Here’s the crucial insight: Partition Tolerance is non-negotiable in distributed systems. Network failures are not hypothetical; they happen constantly. You cannot design them away. Studies show partitions occur in real cloud systems multiple times per year, often unexpectedly.
Since P is required, the real choice in distributed systems is CP or AP:
- CP (Consistency + Partition Tolerance): Prioritize consistency; sacrifice availability during partitions
- AP (Availability + Partition Tolerance): Prioritize availability; accept eventual consistency
Common Misconception
CAP doesn’t mean you sacrifice one property entirely. It means you make behavioral choices during partitions. During normal operation (no partition), many systems provide strong consistency and availability. The theorem describes what you trade when the network fails.
The Bank Analogy: Making the Choice Real
Picture two bank branch offices in different cities, connected by a dedicated phone line. Each branch maintains its own ledger.
Scenario: The phone line fails. A customer walks into the East branch and wants to withdraw $1,000. The branch manager doesn’t know if the West branch has sufficient funds in the shared account.
CP Choice (Consistent + Partition-tolerant): The manager refuses the withdrawal until the phone line is restored. “I cannot verify this withdrawal against our consolidated balance. We cannot proceed.” The customer is unhappy, but the bank never risks overdrafts or inconsistent state.
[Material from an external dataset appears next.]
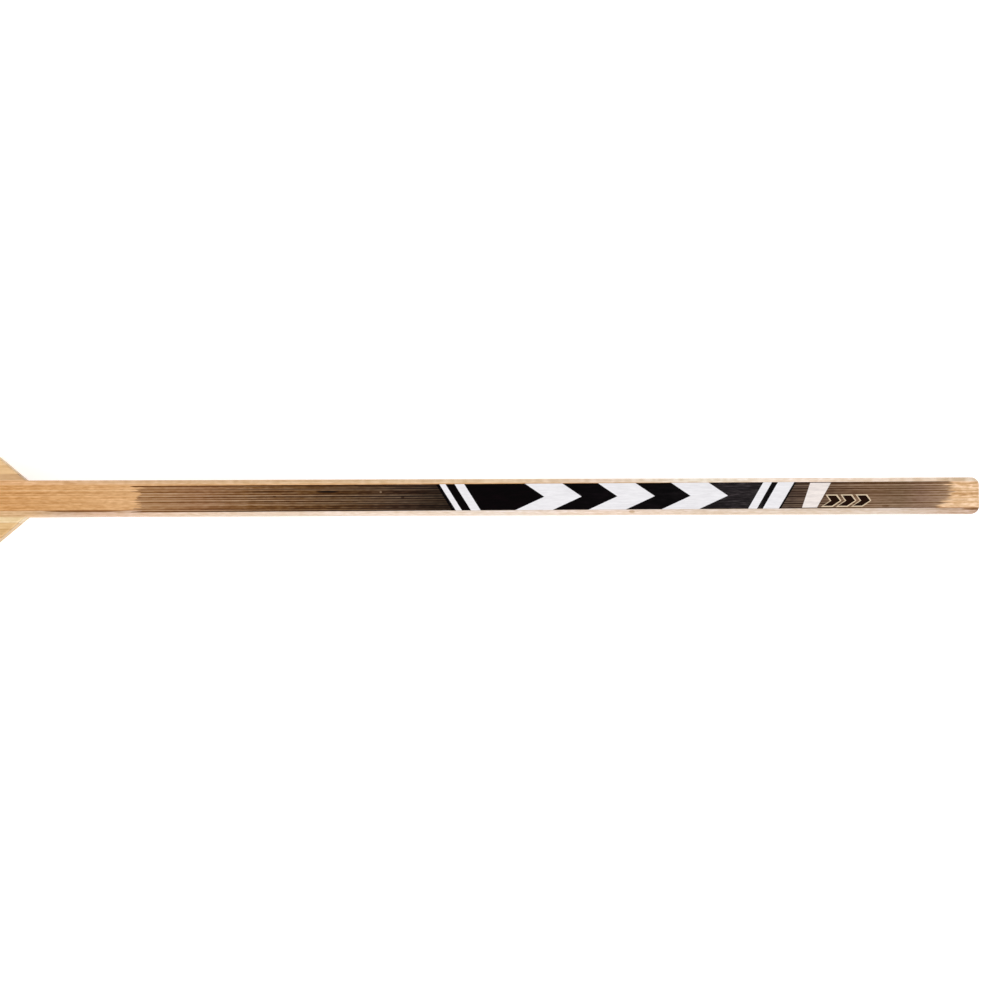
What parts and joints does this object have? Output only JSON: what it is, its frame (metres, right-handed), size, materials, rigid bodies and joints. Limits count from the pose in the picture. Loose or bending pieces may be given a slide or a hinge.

AP Choice (Available + Partition-tolerant): The manager allows the withdrawal. The East branch records it immediately and allows the customer to leave. The West branch independently processes transactions. Later, when the phone line is restored, the branches reconcile—they might discover the account was overdrawn, and they handle it retroactively. The customer got immediate service, but consistency was deferred.
Both approaches are valid; the choice depends on your business priorities.
Formal Properties Under the Microscope
Let’s deepen our understanding of what these terms actually mean in a distributed system.
Consistency: Linearizability
When we say “consistency” in CAP, we mean strong consistency or linearizability. This is stricter than the “consistency” in ACID transactions.
Linearizability means:
- There exists a total ordering of all operations
- Each read reflects all writes that completed before it
- If operation A finishes before operation B starts, A appears before B in the order
Example: Three clients are connected to a key-value store. Client 1 writes key=10 and receives acknowledgment. Client 2 then reads key and must see 10. Any read after Client 1’s write must include that write.
Availability: Non-blocking Responses
Availability in CAP is strict: every request to a non-failing node must terminate in a response (not an error, but a response—success or failure message).
Importantly:
- The system never times out waiting for responses
- A node that has crashed is “failing” and exempt
- A node that’s partitioned from the majority might still receive requests but cannot guarantee consistency
Partition Tolerance: Network Reality
A partition means there’s a time interval during which some messages between partitions are lost. It’s not total failure—some messages might get through, but not reliably.
In practice:
- A server hangs and stops responding (looks like a partition)
- A network cable is cut
- A cloud provider’s datacenter has routing issues
- A software bug causes a service to queue requests indefinitely
The CAP Triangle: Visualizing the Trade-off
graph TB
subgraph CAP["CAP Theorem"]
C["Consistency<br/>(Linearizability)"]
A["Availability<br/>(Always respond)"]
P["Partition<br/>Tolerance<br/>(Network failures)"]
end
C -->|tension| A
A -->|tension| P
P -->|tension| C
CP["<b>CP Systems</b><br/>Sacrifice Availability<br/>Examples: HBase, Spanner, etcd"]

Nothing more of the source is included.